Meanwhile, the older son was in the field. When he came near the house, he heard music and dancing. So he called one of the servants and asked him what was going on. 'Your brother has come,' he replied, 'and your father has killed the fattened calf because he has him back safe and sound.' The older brother became angry and refused to go in. So his father went out and pleaded with him. But he answered his father, 'Look! All these years I've been slaving for you and never disobeyed your orders. Yet you never gave me even a young goat so I could celebrate with my friends. But when this son of yours who has squandered your property with prostitutes comes home, you kill the fattened calf for him!' 'My son,' the father said, 'you are always with me, and everything I have is yours. But we had to celebrate and be glad, because this brother of yours was dead and is alive again; he was lost and is found.'" (Luke 15: 25-32, NIV).
Today we come to the last principle in this series. As we continue making our families like God’s family we will look at the tenth principle: It takes two to argue, short circuit arguments with calm wisdom.
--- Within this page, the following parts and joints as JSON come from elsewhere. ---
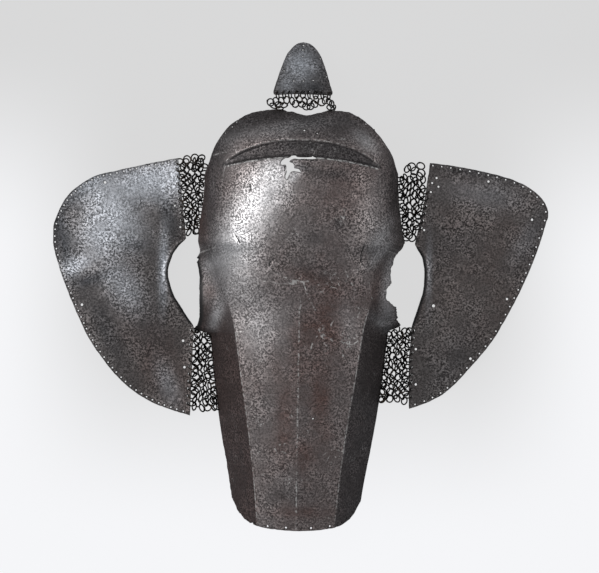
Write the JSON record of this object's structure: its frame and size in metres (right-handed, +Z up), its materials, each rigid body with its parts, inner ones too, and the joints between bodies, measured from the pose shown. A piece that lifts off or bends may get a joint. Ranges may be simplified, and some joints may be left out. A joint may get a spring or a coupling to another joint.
{
  "type": "horse head armour",
  "caption": "Steel horse head armour laid open: a long ridged face plate, two cheek plates and a small poll plate, joined by panels of mail.",
  "frame": {"origin": "bottom centre of the whole object's box, on the surface that it lies on", "axes": "+Z up, out of the outer face; +Y towards the poll, at the top of the horse's head; +X towards the cheek plate on the right as seen from above"},
  "size_m": [0.6316, 0.6196, 0.1085],
  "materials": {
    "face_steel": "old pitted steel with a dark brown patina and bright rubbed ridges",
    "side_steel": "old pitted steel with a grey patina",
    "mail_steel": "blackened old steel wire"
  },
  "bodies": {
    "root": {"cheek_plate_left": "side_steel", "cheek_plate_right": "side_steel", "face_plate": "face_steel", "mail_lower_left": "mail_steel", "mail_lower_right": "mail_steel", "mail_poll": "mail_steel", "mail_upper_left": "mail_steel", "mail_upper_right": "mail_steel", "poll_plate": "side_steel", "ring_lower_left_cheek_1": "mail_steel", "ring_lower_left_cheek_2": "mail_steel", "ring_lower_left_cheek_3": "mail_steel", "ring_lower_left_cheek_4": "mail_steel", "ring_lower_left_face_1": "mail_steel", "ring_lower_left_face_2": "mail_steel", "ring_lower_left_face_3": "mail_steel", "ring_lower_left_face_4": "mail_steel", "ring_lower_right_cheek_1": "mail_steel", "ring_lower_right_cheek_2": "mail_steel", "ring_lower_right_cheek_3": "mail_steel", "ring_lower_right_cheek_4": "mail_steel", "ring_lower_right_face_1": "mail_steel", "ring_lower_right_face_2": "mail_steel", "ring_lower_right_face_3": "mail_steel", "ring_lower_right_face_4": "mail_steel", "ring_poll_face_1": "mail_steel", "ring_poll_face_2": "mail_steel", "ring_poll_face_3": "mail_steel", "ring_poll_plate_1": "mail_steel", "ring_poll_plate_2": "mail_steel", "ring_poll_plate_3": "mail_steel", "ring_poll_plate_4": "mail_steel", "ring_poll_plate_5": "mail_steel", "ring_upper_left_cheek_1": "mail_steel", "ring_upper_left_cheek_2": "mail_steel", "ring_upper_left_cheek_3": "mail_steel", "ring_upper_left_face_1": "mail_steel", "ring_upper_left_face_2": "mail_steel", "ring_upper_left_face_3": "mail_steel", "ring_upper_right_cheek_1": "mail_steel", "ring_upper_right_cheek_2": "mail_steel", "ring_upper_right_cheek_3": "mail_steel", "ring_upper_right_face_1": "mail_steel", "ring_upper_right_face_2": "mail_steel", "ring_upper_right_face_3": "mail_steel"}
  },
  "joints": []
}
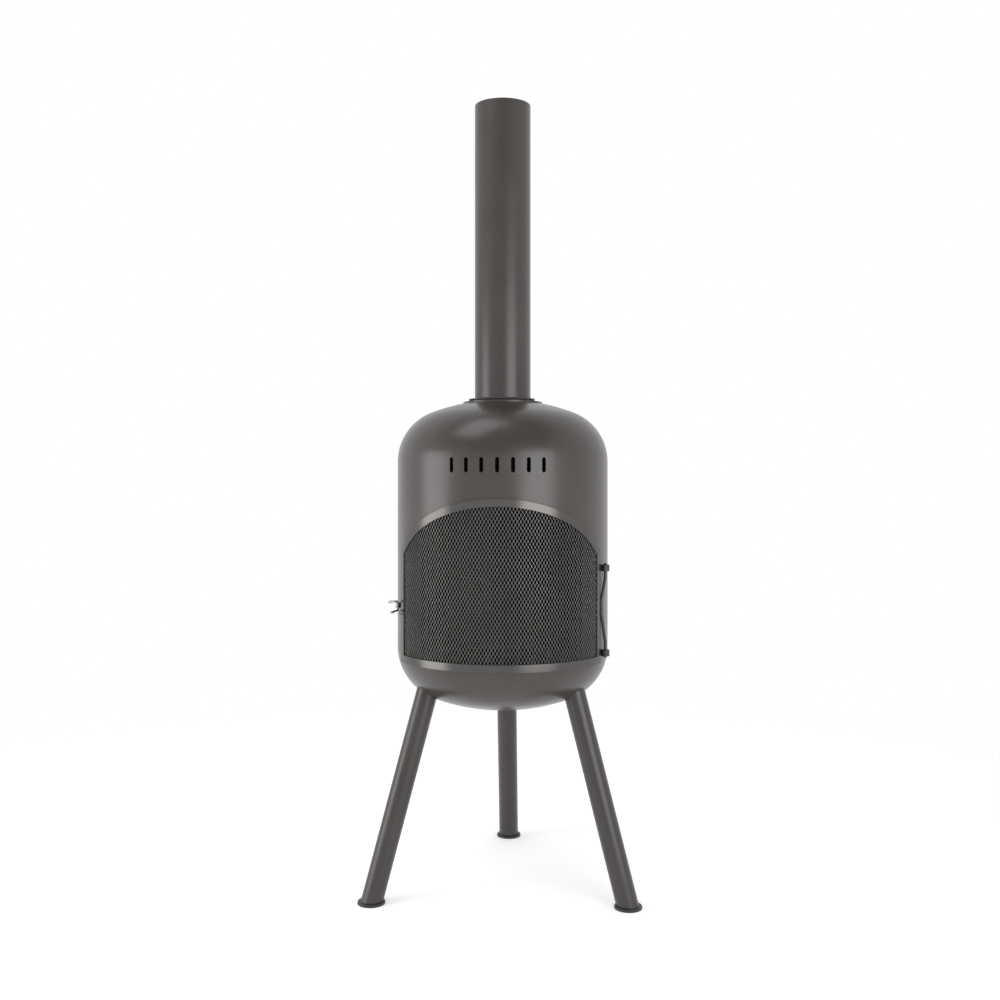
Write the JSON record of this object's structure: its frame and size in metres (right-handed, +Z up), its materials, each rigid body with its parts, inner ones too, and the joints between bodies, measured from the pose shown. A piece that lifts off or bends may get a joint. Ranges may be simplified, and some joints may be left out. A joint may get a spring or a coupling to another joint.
{
  "type": "chiminea",
  "caption": "Steel garden chiminea: round firebox on splayed tube legs, tall straight flue, and an arched expanded-metal door hung on a bowed rod with a turning latch.",
  "frame": {"origin": "on the ground, at the middle of the footprint of the whole object", "axes": "+Z up along the flue; the door faces -Y; +X is to the right as the door is faced, on the hinge side"},
  "size_m": [0.576, 0.5568, 1.663],
  "materials": {
    "shell_paint": "satin heat-resistant anthracite paint",
    "flue_paint": "satin heat-resistant anthracite paint",
    "leg_paint": "satin heat-resistant anthracite paint",
    "frame_paint": "satin heat-resistant anthracite paint",
    "mesh_paint": "satin anthracite paint on expanded metal",
    "hinge_paint": "semi-gloss black paint",
    "plated_steel": "bright zinc plate",
    "fastener_steel": "blackened steel",
    "foot_plastic": "matt black moulded plastic",
    "grate_steel": "heat-blackened bare steel"
  },
  "bodies": {
    "pot": {"firebox_shell": "shell_paint", "upper_dome": "shell_paint", "lower_dome": "shell_paint", "flue_flange": "flue_paint", "chimney_pipe": "flue_paint", "flange_bolts": "fastener_steel", "flange_nuts": "fastener_steel", "leg_left": "leg_paint", "leg_right": "leg_paint", "leg_rear": "leg_paint", "leg_end_plates": "fastener_steel", "leg_bolts": "fastener_steel", "leg_nuts": "fastener_steel", "foot_left": "foot_plastic", "foot_right": "foot_plastic", "foot_rear": "foot_plastic", "hinge_barrel_top": "hinge_paint", "hinge_barrel_bottom": "hinge_paint", "latch_barrel": "plated_steel", "grate_lugs": "grate_steel"},
    "door": {"door_frame": "frame_paint", "door_mesh": "mesh_paint", "hinge_rod": "hinge_paint", "latch_keeper": "plated_steel"},
    "latch": {"latch_lever": "plated_steel", "latch_thumb_tab": "plated_steel"},
    "grate": {"grate_ring": "grate_steel", "grate_bars": "grate_steel"}
  },
  "joints": [
    {"name": "door_swing", "type": "hinge", "parent": "pot", "child": "door", "pos_m": [0.21667, -0.13603, 0.59], "axis": [0, 0, 1], "range_deg": [0, 160]},
    {"name": "latch_turn", "type": "hinge", "parent": "pot", "child": "latch", "pos_m": [-0.2158, -0.12877, 0.598], "axis": [0, 0, 1], "range_deg": [-70, 19.8]},
    {"name": "grate_lift", "type": "slide", "parent": "pot", "child": "grate", "axis": [0, 0, 1], "range_m": [0, 0.06]}
  ]
}
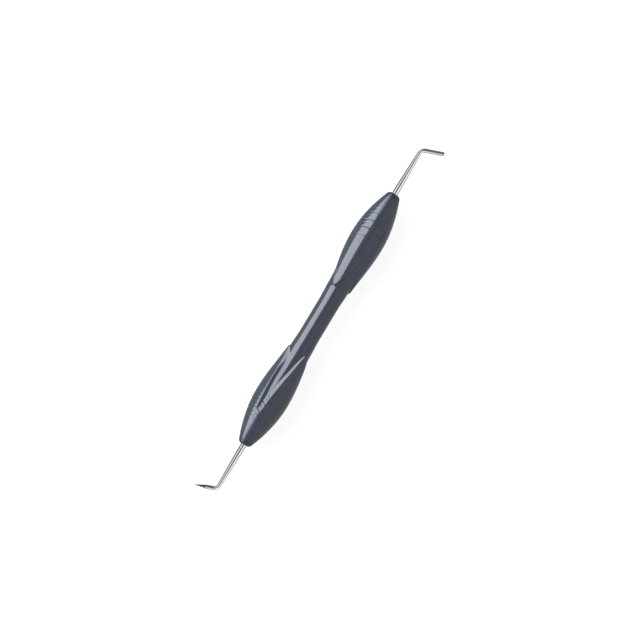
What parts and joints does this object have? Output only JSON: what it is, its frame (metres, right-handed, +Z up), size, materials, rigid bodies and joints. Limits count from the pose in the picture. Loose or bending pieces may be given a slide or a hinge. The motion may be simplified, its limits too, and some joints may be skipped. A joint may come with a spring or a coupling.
{
  "type": "double-ended scriber",
  "caption": "Slim hand scriber with soft bulb grips at both ends of a waisted handle, one bent sharp point and one bent square-cut rod in polished steel.",
  "frame": {"origin": "below the middle of the tool's box, on the surface that the tool lies on", "axes": "+X along the handle towards the blunt tip, +Z up out of the surface, blunt tip bent towards -Y and sharp tip towards +Y"},
  "size_m": [0.1514, 0.0162, 0.0132],
  "materials": {
    "soft_grip": "smooth dark slate-blue silicone with a soft gloss",
    "nose_ring": "dark moulded plastic, satin",
    "polished_steel": "fine polished stainless steel",
    "hard_point": "ground hard alloy, satin",
    "inner_metal": "plain turned aluminium",
    "rigid_carrier": "grey moulded plastic"
  },
  "bodies": {
    "root": {"waist_sleeve": "soft_grip", "blunt_end_grip": "soft_grip", "sharp_end_grip": "soft_grip", "blunt_end_nose_ring": "nose_ring", "sharp_end_nose_ring": "nose_ring", "blunt_tip": "polished_steel", "sharp_tip_shank": "polished_steel", "scribing_point": "hard_point", "core_tube": "inner_metal", "blunt_tip_socket": "inner_metal", "sharp_tip_socket": "inner_metal", "blunt_end_carrier": "rigid_carrier", "sharp_end_carrier": "rigid_carrier"}
  },
  "joints": []
}
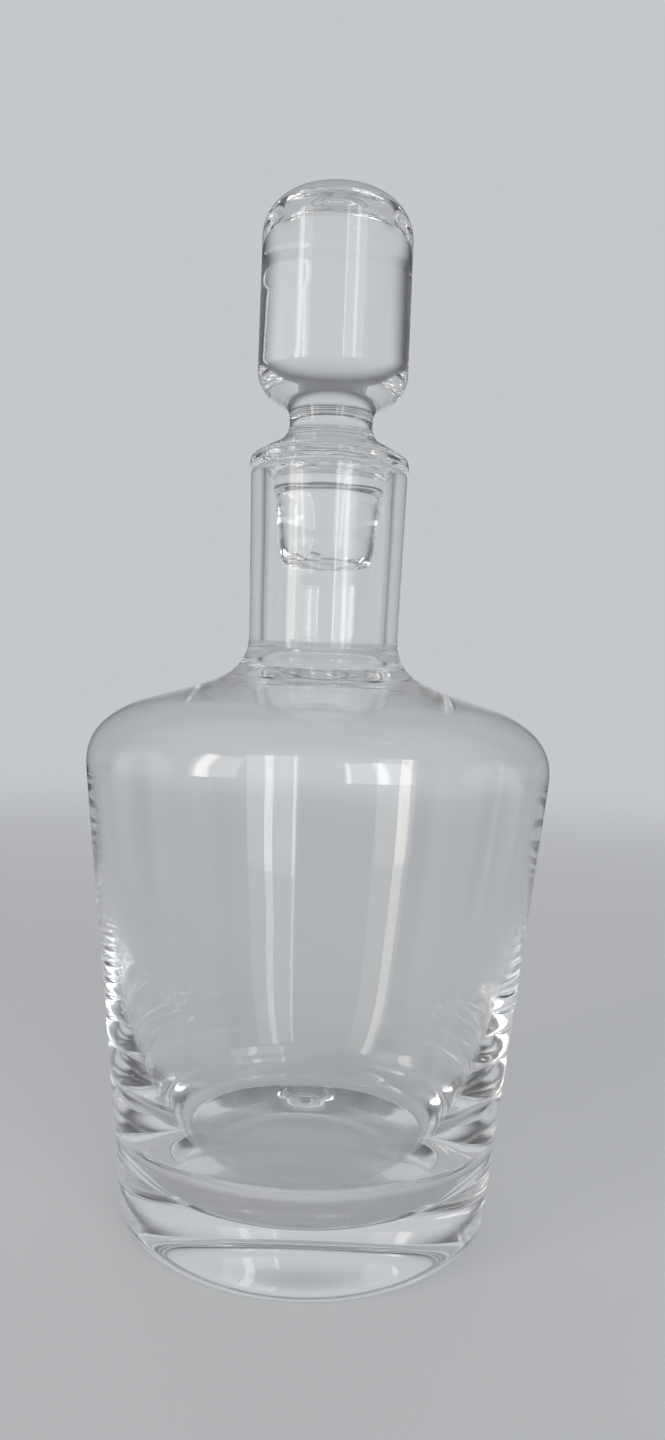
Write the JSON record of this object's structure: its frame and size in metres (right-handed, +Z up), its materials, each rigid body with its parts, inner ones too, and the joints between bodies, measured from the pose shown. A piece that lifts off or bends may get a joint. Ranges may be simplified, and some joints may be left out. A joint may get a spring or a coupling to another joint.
{
  "type": "glass decanter",
  "caption": "Heavy-based clear glass decanter, flared towards a rounded shoulder, with a straight neck and a solid lift-out glass stopper.",
  "frame": {"origin": "centre of the flat ring that the bottle stands on", "axes": "+Z up along the axis that the bottle and the stopper are turned about; X and Y level, and alike because the part is round"},
  "size_m": [0.12, 0.12, 0.2643],
  "materials": {
    "bottle_glass": "clear blown glass, fire-polished, with faint tool rings round the root of the neck",
    "stopper_glass": "clear solid glass, polished"
  },
  "bodies": {
    "bottle": {"bottle": "bottle_glass"},
    "stopper": {"stopper": "stopper_glass"}
  },
  "joints": [
    {"name": "stopper_lift", "type": "slide", "parent": "bottle", "child": "stopper", "axis": [0, 0, 1], "range_m": [0, 0.04]}
  ]
}
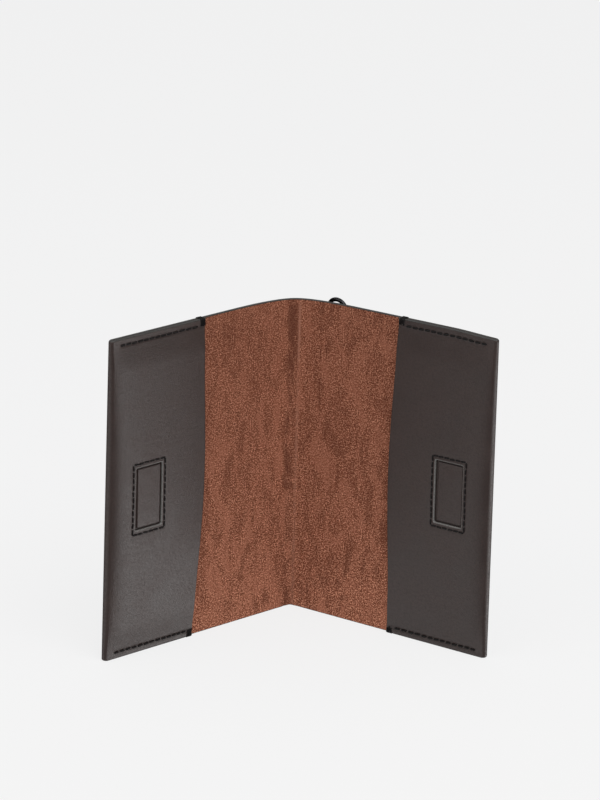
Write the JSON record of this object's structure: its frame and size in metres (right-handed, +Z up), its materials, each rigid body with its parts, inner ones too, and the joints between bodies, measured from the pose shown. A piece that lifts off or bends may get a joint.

I love the way the parable ends. It certainly would be a great lesson with just the two main characters of the father and the lost son, but Jesus adds one more. He tells the reaction of the older son who stayed with his father and now is resentful and angry.
It is a natural reaction. You’ve certainly seen it in your own family. When one sibling feels they have been slighted they tend to lash out at you for your “unfairness.” This feeling may be rooted in something you’ve done for another child, or simply denied them from doing or having. I remember vividly the discussions we used to have over who would get to “ride shotgun” in the car. Rather than let the first one who “called it” get to ride in the front seat, my decision was to allow the tallest to ride where there was the most room. Sometimes that was Kyle, others David, or Aaron when it was just he and I. The point was that I had to make a decision that wasn’t very popular sometimes. And, there were times when an argument would rise to the surface. It would have been pretty easy to say that I was the Dad and the decision was final. However, that simply wasn’t satisfactory. It merely continued the argument. Calm wisdom demanded that I explain. They may not have liked the explanation, but now there wasn’t a competition set in motion either between them and me, or each other.
A family is not supposed to be a game where someone wins and someone loses. It is our responsibility as adults to make certain that everyone wins. So, when you feel as if the situation is slipping into one of those grueling cross examinations by your budding prosecuting attorney, just don’t play the game! I know that is certainly much easier to say than do, but the action will be prompted by the commitment. This is especially true as your children begin to stretch for more independence and freedom. Parenting is not a competition to be won. It is a journey to be experienced. The goal is to help our children become positive, mature, affirmative adults.